K-Beach resident Dan Sterchi, who lives next door to the empty borough land, has opposed the trade since the beginning. He has repeatedly said the borough should keep the parcel as drainage to Cook Inlet to help alleviate some of the pressure on the homes on the east side of K-Beach road.

“You’re going to need this piece of property,” Sterchi said. “My story hasn’t changed.”

If the borough declined to keep the property, Sterchi said they should sell it to him, as he had been requesting to buy it for many years and been told it was critical drainage.

K-Beach residents affected by the flooding have repeatedly testified at the borough assembly, asking for more drainage that channels water to the Cook Inlet rather than letting it dissipate downward through ditches. In addition to Sterchi, K-Beach residents Dave Yragui testified at the Tuesday meeting and Toby Burke sent in a nearly 3,500-word letter saying the borough should reject the land trade.

Assembly member Brent Johnson proposed an amendment to the ordinance at the assembly’s Oct. 13 with a three-way deal: The borough would sell the property to Sterchi and then use the money from the purchase to compensate the Keohanes. The borough administration communicated with the Keohanes, and they accepted the amendment as an option in light of Sterchi’s claim.

“From the very beginning, I wanted to have this included, to have the value of this land established by a qualified appraiser,” Johnson said. “In that, we have the guarantee that somebody with some authority and expertise in valuing land will set the value. That way, we all know what the value is and there’s no chance for subterfuge anywhere, and that is a very public way of getting this done.”

However, several assembly members expressed concern about the appraisal option. Under Johnson’s ordinance, an independent appraiser would estimate a value for the property, currently valued at $101,700. The property would be sold to Sterchi for that amount and that would be conferred to the Keohanes.

Assembly representative Dale Bagley called the whole process “silly.” The property on the corner of Karluk is valued at far less than the property on the bluff, and Bagley favored simply scrapping the ordinance and paying the Keohanes for the easement.
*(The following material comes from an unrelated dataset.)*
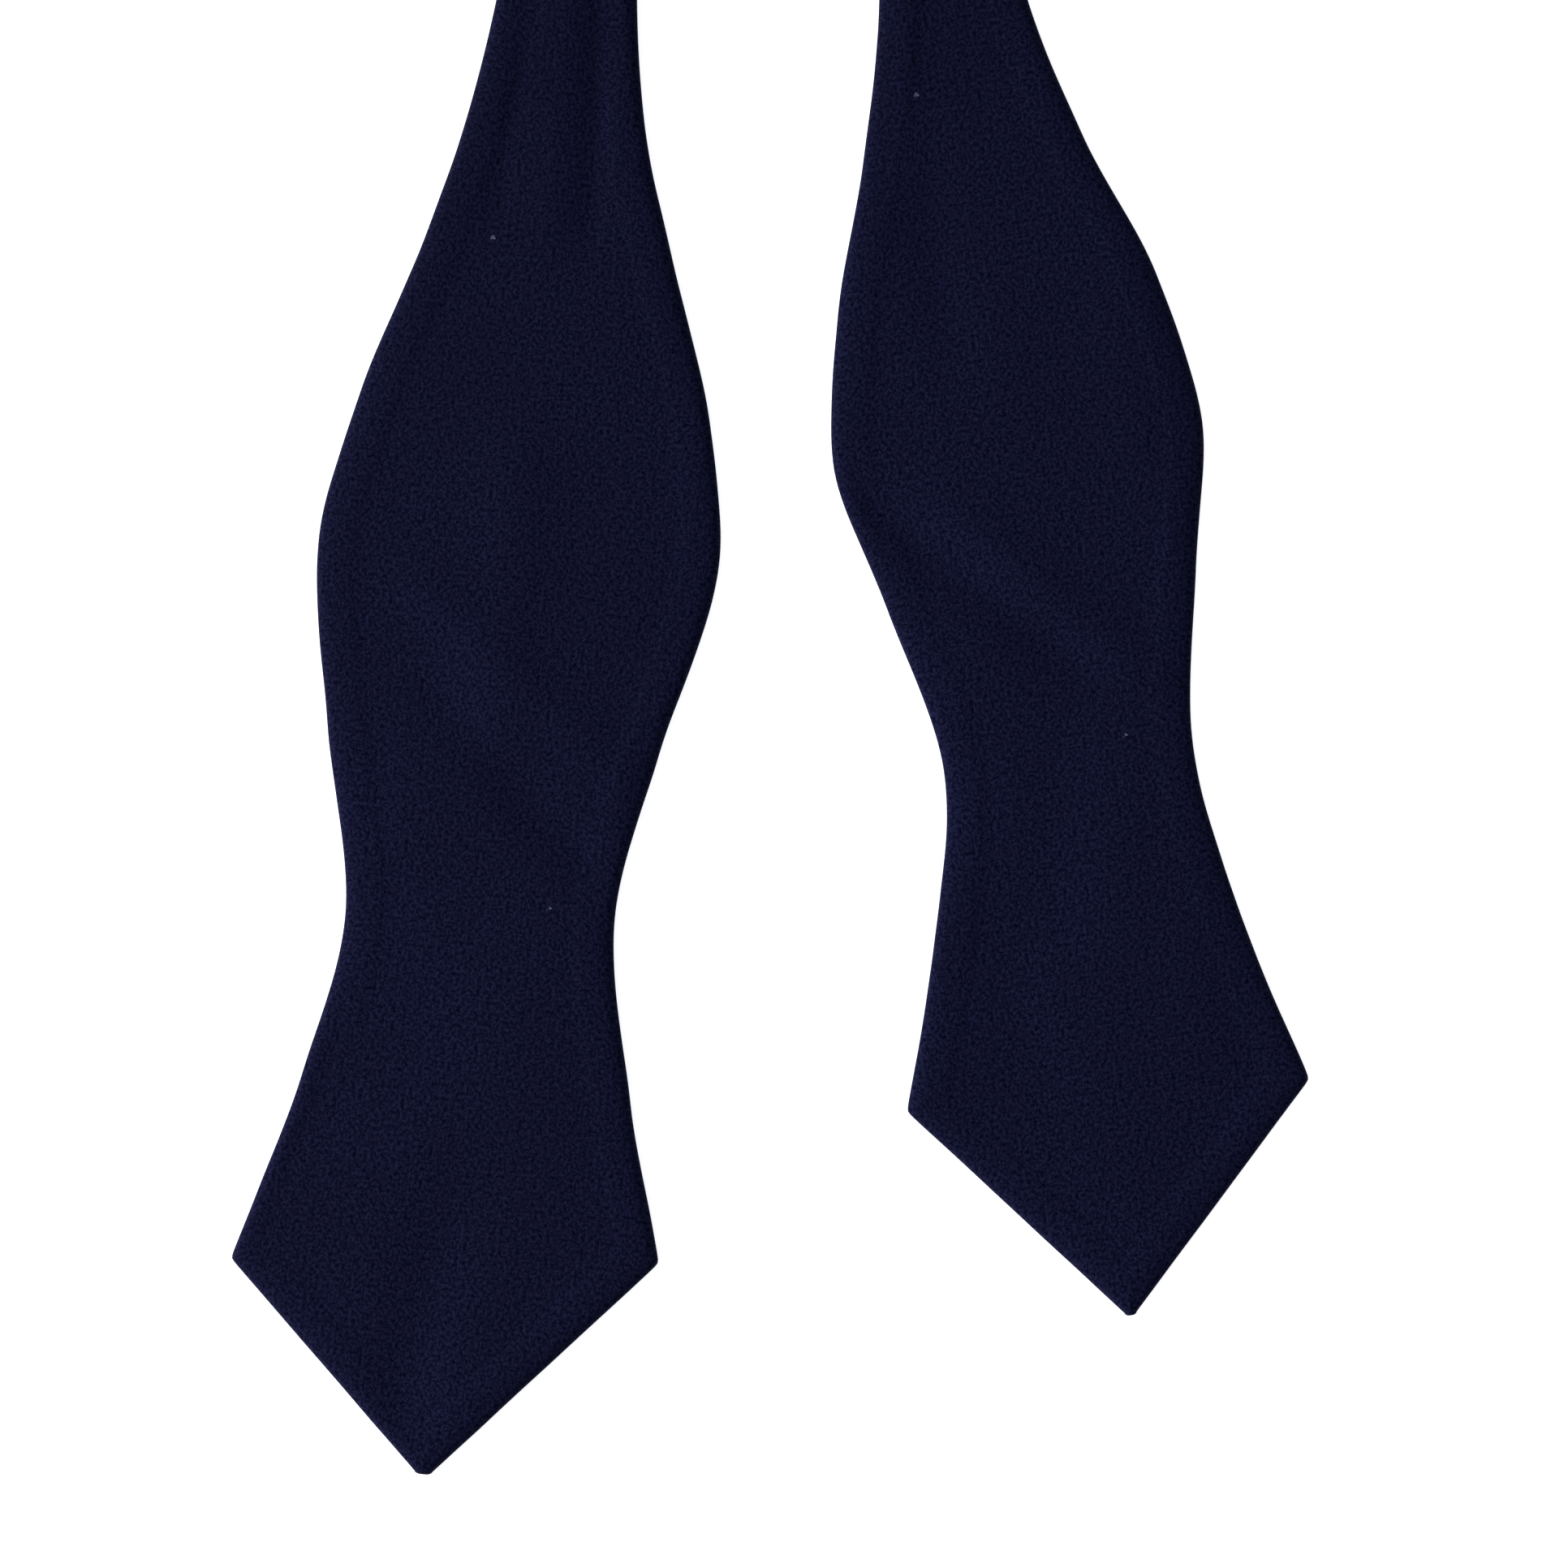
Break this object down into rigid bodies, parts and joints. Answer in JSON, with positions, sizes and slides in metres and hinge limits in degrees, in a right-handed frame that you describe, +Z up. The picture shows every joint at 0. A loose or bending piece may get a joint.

“I just think this is the silliest thing I’ve ever seen,” Bagley said. “We just need to decide how much it is worth to pay the Keohanes money to pump water out of this. That’s what we should be discussing. I actually don’t think we should pay any.”

Assembly member Brandii Holmdahl, who was elected Oct. 6, said she was still learning about the proposed ordinance but felt that letting the power over the price leave the borough’s hands and go to an independent appraiser seemed irresponsible.

“I believe the Keohanes were originally approached about us purchasing the property and they didn’t want to do that,” Holmdahl said. “But it seems like that’s what this is doing through a three-step process. It seems like the Keohanes may be at a place now where they are willing to sell the easement and it seems like the best thing to do is leave this parcel alone and go back to the fact that they are open to that.”

Navarre argued for the ordinance, saying that the administration has put in years of effort into organizing this land trade. The area could flood again, but the trade would grant the borough a perpetual easement with no cost to the borough. He said Sterchi never received certification of the promise to sell the land to him and that he likely wants the borough to keep the land because he lives next door.

“We tried to accommodate that — that’s what established the value,” Navarre said. “The value to the borough was now that we had the functional property of two properties. There are other ways to go about this. The other ways that we will go about it will, in my opinion, probably end up costing the borough some money.”

Assembly member Gary Knopp, who represents the K-beach area, said he would not support the ordinance, as there were other options to resolve the problem.

Johnson, who pushed for the amendment, said it would be better to resolve the problem and that transferring the land would also get both parcels on the tax rolls, bringing in additional revenue for the borough. Johnson supported getting the appraisal public because the public should know if the borough traded a much more valuable piece of property to the Keohanes rather than not knowing the value.

“Without having a value on it, we were willing to pick a value on it, because what do we know about the value of property?” Johnson said. “This way, at least the darn thing is public. Vote it down if you want, don’t vote it down … If we screw up, then we should at least do it publicly.”

The assembly ultimately failed the ordinance 6-3, with several assembly members saying they would consider other options.